The American Psychology Association describes willpower as “the ability to resist short-term temptations in order to meet long-term goals.” In the book “The Willpower Instinct”, Dr. Kelly McGonigal, explains how every person’s willpower is limited, and slowly depletes throughout the day. The more “willpower challenges” you face, the quicker your reserve drains. Dr. McGonigal divided the different types of willpower challenges you might encounter in three categories:

  • I will: We face this type of challenge whenever we should do something, but we simply don’t feel like getting it done right now.
  • I won’t: We face this challenge when we try to resist temptation, or we try to keep cool in stressful situations.
  • I want: This is a particular type of challenge where we keep track of our long term goals, dreams, and desires. In this instance, we feel like we should take action right now to come one step closer to the goal. 

It’s easy to recognize it when you face a willpower challenge because you literally “feel it in your body.” Imagine being really hungry and walking in front of a bakery. The sight and the smell of pastries quickly triggers an “I won’t” type of challenge, and it takes a severe amount of effort and energy to walk away.

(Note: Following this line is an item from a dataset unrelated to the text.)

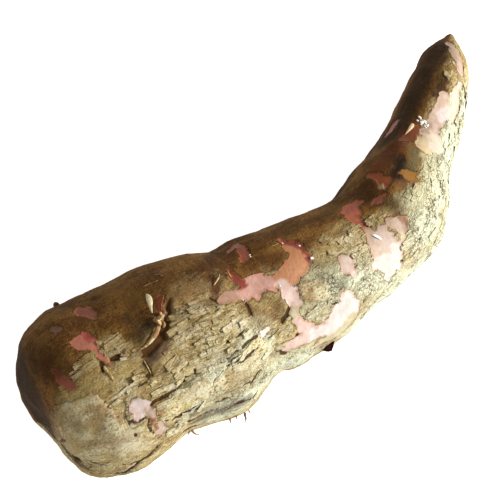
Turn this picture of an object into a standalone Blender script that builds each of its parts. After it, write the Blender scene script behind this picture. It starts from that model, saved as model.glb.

Every time you manage to win one of those challenges, a little bit of your willpower reserve gets used. The more challenges you face daily, the harder it will be to stay true to your goals.

Can you train or recharge your willpower?

A growing body of research suggests that willpower should be considered a muscle. To strengthen it, you should exercise it regularly, but you should not overwork it. Therefore, we shouldn’t try to “be good” at all times. Instead, we should learn how to relax and recharge our willpower.

The general advice on how to improve willpower involves sleep, proper nutrition, and regular exercise. This broad and general recommendation is often not downright applicable by most, because it consists of changing various daily habits. Luckily, three very effective hacks have been discovered, that have an immediate effect on our willpower and take just a few minutes to apply.

Here are the 3 ways to refill your willpower reserves:

1. Focused breathing

Breathing, when done correctly, can stimulate the release of calming hormones while reducing the release of stress hormones like cortisol and catecholamines. To make this effective, you should deeply and slowly inhale through the nose for at least five seconds. Fill your belly with air first, then your chest, and when there’s no more space for air, still try to do tiny inhalations through the nose.

You should feel a pulling sensation around your neck and trapezius muscles. Once your lungs are full, try to hold the breath for five seconds, then slowly exhale through the mouth for at least five seconds. If you repeat this process ten to twenty times, you should feel dramatically more relaxed. Use this method several times a day, especially when you’re experiencing high levels of stress or anxiety.

2. Reward yourself when you accomplish a micro goal

According to a recent study, frequent instant rewards can boost motivation, and therefore, willpower. Creating your own reward system can help you to accomplish your to-do list, and also resist temptations. Since every individual has different tastes, you should come up with creative ideas about the small and frequent rewards you will give yourself upon winning any willpower challenge.

You can see this hack in practice in Apps like the popular Duolinguo, where after completing each lesson you get presented with a chance to open a treasure chest. This rewarding system seems to keep the users much more likely to keep learning new lessons.

3. Taking cold showers

Your body has an autonomic response to cold water. Getting into a cold shower is a difficult (but minor) willpower challenge on its own. As I previously mentioned, winning a willpower challenge strengthens your willpower muscle. Having a morning cold shower, on top of having multiple health benefits, will set you up for a positive winning streak of further challenges.

High performance is the sum of many small habits. Successful people don’t have an unlimited reserve of willpower, but they do have a set of daily rituals that made them succeed. These three hacks are some of the most effective techniques to develop willpower, but some of them may not fit every individual. You should try to find the perfect mix of daily practices that best fits your lifestyle and likes, so that you can strengthen your willpower muscle and perform better at work.